One cannot argue with the fact that economic growth has brought about vast changes in the way the 'Western' population live, but with such variances between the richest and poorest people in the world, can we really adopt the Galbraithean term and call ourselves the 'affluent society'? Are all our material wants satisfied? I know mine aren't, I could reel off a whole list of things I want, yet this doesn't necessarily mean I need them. I am sure I am not alone in thinking that due to the time we've grown up and are living in, our wants are great, if not infinite and we always want more and so we'll never have enough due to ideological and limited financial reasons.

This human instinct of desiring what we can't/don't have is true in most societies, but not all. Take hunter-gatherer societies for example. American anthropologist Marshall Sahlins hypothesized that hunter-gatherers are in fact 'the original affluent society'. This theory is based on the fact that hunter-gatherers practice an efficient culture of a refined mode of subsistence, desiring little and consequently being able to meet those desires. Surely then, these people are affluent and not us? Can we really say we live in a modern 'superior' way to them if our culture has left us wanting more, yet they are seemingly content? Hunter-gatherers therefore do not live in mixed or market economies like us, but rather live among plenty.

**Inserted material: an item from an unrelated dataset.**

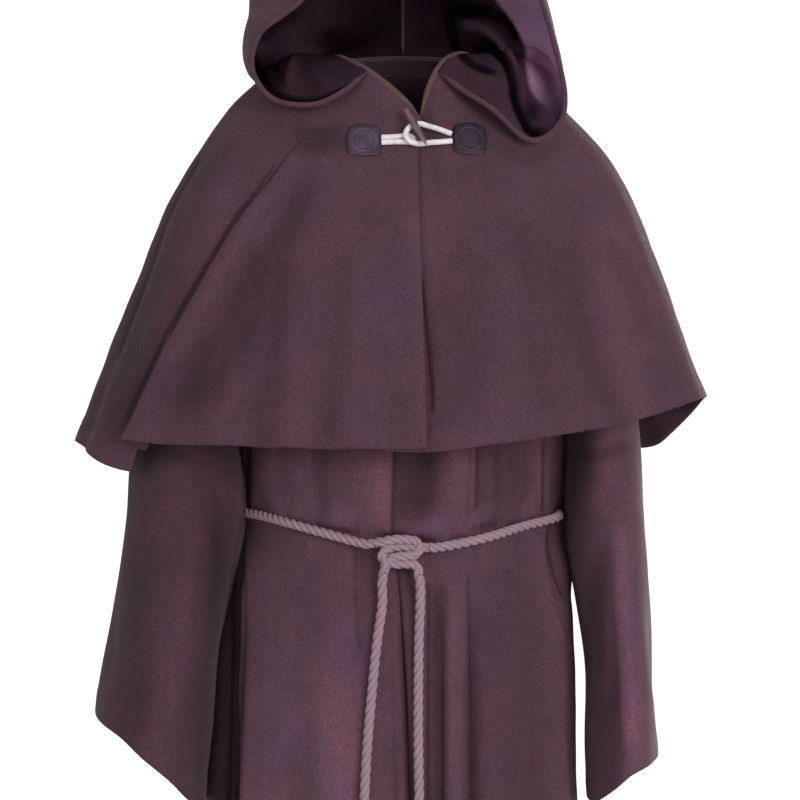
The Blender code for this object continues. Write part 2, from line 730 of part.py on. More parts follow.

The stereotypical view of hunter-gatherers cast them as groups of people struggling to survive, constantly on the brink of starvation with no homes or material possessions. This however is simply not the case, even for present day hunter-gatherers. To save you from an anthropological essay about hunter-gatherer subsistence and culture I shall briefly contradict those incorrect, yet popularly thought assumptions. For nomadic groups, having material possessions is a burden, as owning many belongings hinders their movement, which, by the way is by choice. By being nomadic, hunter-gatherers are able to exploit the landscape for both plant and animal resources, maintain knowledge of the environment and maintain kin, trade or insurance ties with other nomadic clans.

Nomadic hunter-gatherers have no requirement for surplus food as they do not have home bases to store it. So along with no time needed for conserving and storing food nor wasting time obtaining material possessions they have plenty of time for leisure activities, something that is missed in the 9-5, five-day working week in our society. The Hadza group from Tanzania for example have until fairly recently refused to undertake in agricultural or wage labour as they saw this as too much work and preferred to carry on living in their sphere of cultural plenty with daily hours given to leisure, not work. In some cases where hunter-gatherers have undertaken in paid work, anthropologists have reported that the groups societal organisation and structure has changed and become less egalitarian. This correlates to our society where employment and financial capabilities are translatable into positions of authority and superiority and more often than not lead to gender inequality within the workplace.

So who is 'winning' in life, the 'Western' population who slave away and stress over working long hours earning money to live on yet not enough to subdue their endless material yearnings, or hunter-gatherers who choose leisure over work and still have more. So how can we take on these hunter-gatherer ways of life? Don't we all want less time at work and more time for leisure? What is it that they do so well that we could start to do which would then improve our own quality of life? At this stage in our 'westernisation' and 'modernisation' I think it is safe to say we're not all going to burn down our houses and become nomadic, but maybe we could all disconnect a bit from other material possessions like our phones or computers and social media, things that keep is in contact with people and 'in the know', things that we have become too reliant on.